Cosa lo abbia spinto a interessarsi al Giappone non è certo; forse i cani chin della madre o la lettura di un libro sugli uccelli giapponesi. Fatto sta che fu un interesse che crebbe sempre, e che dagli ultimi anni ’90 dell’Ottocento durò per tutta la sua lunga, centenaria, vita. Con certezza però è noto cosa abbia instillato in lui la fiamma dei sakura. Subito dopo la Prima Guerra Mondiale, nel 1919, Collingwood e sua moglie Florence presero possesso della loro nuova proprietà, la Grange, nel villaggio di Benenden, e scoprirono che sul lato Ovest della casa c’erano due ciliegi ornamentali di circa vent’anni. Collingwood ne fu affascinato e la visione dei due alberi lo riportarono con la memoria ai suoi soggiorni giapponesi e a porsi un enorme obiettivo: raccogliere per il proprio giardino quante più varietà di ciliegi possibile e diventarne un esperto riconosciuto a livello mondiale.
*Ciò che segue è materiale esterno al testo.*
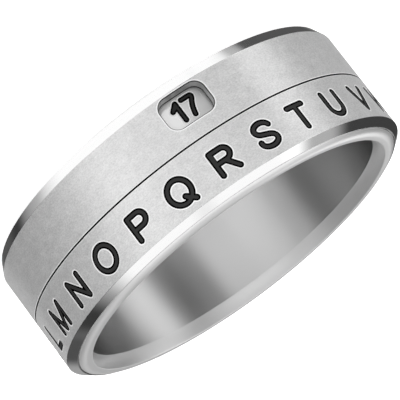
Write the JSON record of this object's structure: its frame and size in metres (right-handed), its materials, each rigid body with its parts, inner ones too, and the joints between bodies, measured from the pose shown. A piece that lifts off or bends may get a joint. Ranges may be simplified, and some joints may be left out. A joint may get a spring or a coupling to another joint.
{
  "type": "decoder ring",
  "caption": "Steel finger ring with a turning alphabet band and a turning window band over a numbered sleeve, for shift ciphers.",
  "frame": {"origin": "centre of the ring on the plane of its back edge, which it rests on", "axes": "+Z along the finger axis from the window side to the letter side; -Y through the window"},
  "size_m": [0.024, 0.024, 0.008],
  "materials": {
    "polished_steel": "stainless steel, polished bore and number track, fine satin lips",
    "satin_steel": "stainless steel, satin outside with polished bevels",
    "black_fill": "black enamel fill in engraved letters and numbers"
  },
  "bodies": {
    "core": {"core_sleeve": "polished_steel", "retaining_collar": "polished_steel"},
    "letters": {"letter_band": "satin_steel"},
    "window": {"window_band": "satin_steel"}
  },
  "joints": [
    {"name": "letter_turn", "type": "hinge", "parent": "core", "child": "letters", "pos_m": [0, 0, 0], "axis": [0, 0, 1], "continuous": true},
    {"name": "window_turn", "type": "hinge", "parent": "core", "child": "window", "pos_m": [0, 0, 0], "axis": [0, 0, 1], "continuous": true}
  ]
}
Ingram dovette iniziare da zero, perché non sapeva nulla di botanica e non era mai stato prima di allora un appassionato giardiniere. Dovette fare ricerche su ricerche, scoprire chi prima di lui si era interessato dei ciliegi ornamentali, leggere testi di botanica, imparare come trasportare le piante, come moltiplicarle e metterle a dimora. Le sue peregrinazioni nella storia dei ciliegi lo portarono a imbattersi in uno dei più importanti “ladri” di piante, Robert Fortune – famoso per aver portato il thè in Inghilterra cambiando gli usi e i costumi di un’intera popolazione – che fece giungere, nel 1864, uno dei primi ciliegi giapponesi, la varietà Takasago.

Nel 1925, appena sei anni dopo il trasferimento a Benenden, nel giardino crescono già circa settanta varietà di ciliegio ornamentale, e solo pochi orticoltori professionisti in tutto l’Occidente sanno più di lui sull’argomento.

Il suo fu un sakura angya – un vero e proprio pellegrinaggio – per le località giapponesi più famose per i ciliegi, e in questi luoghi, talvolta remoti, incontrò i più grandi esperti e fu trattato sempre come se fosse un re. Il “suo” Giappone, però, era ormai solo un ricordo. L’arrivo di Ingram in Giappone coincise con il periodo in cui il Sol Levante (anni 20), pur di allinearsi ai paesi occidentali, aveva iniziato una massiccia opera di industrializzazione che fece tremare molte tradizioni. E se la devozione ai fiori di ciliegio restò immutata, quella di preservare le differenti varietà, invece, sparì dall’interesse dei giapponesi. A Ingram bastarono i prime cinque giorni del soggiorno per ridimensionare le sue aspettative e per cambiare prospettiva ai suoi obiettivi. Il suo scopo, infatti, divenne quello di soccorrere i fiori di ciliegio più rari del Giappone per evitare la loro completa estinzione e di istruire i giapponesi sulla corretta coltivazione dei ciliegi. Tra le altre cose Ingram aveva notato proprio questo, l’inesatta messa a dimora degli alberi, che venivano sempre scelti già adulti e quindi più soggetti a malattie e la scelta sbagliata del portainnesto.

All’inizio degli anni Trenta, la Grange era ormai diventata un vero e proprio centro di smistamento, con Ingram a gestire il traffico di semi e marze tra Giappone, Inghilterra e Stati Uniti, coinvolgendo via via un numero crescente di coltivatori. Nonostante il successo della sua attività, fu un altro traguardo a dare a Ingram la più grande soddisfazione: la reintroduzione in Giappone del ciliegio Taihaku, il più famoso ciliegio giapponese, ormai scomparso dalla terra natia.

“Passione sakura” è un saggio ottimamente documentato; Naoko Abe ha cristallizzato perfettamente la vita di Collingwood Ingram, aiutata anche dal fatto che aveva a sua disposizione numerosi documenti su di lui. È una completa immersione sotto le chiome dei sakura che ci porta alla conoscenza dell’uomo che li ha salvati, delle guerre che hanno distrutto non solo vite umane, ma anche alberi millenari. Tra i capitoli del libro leggiamo delle tradizioni ben radicate del Giappone, del contestato periodo di occidentalizzazione e di contraddizioni, e anche dei giovani ragazzi kamikaze dentro velivoli con il simbolo del fiore di ciliegio.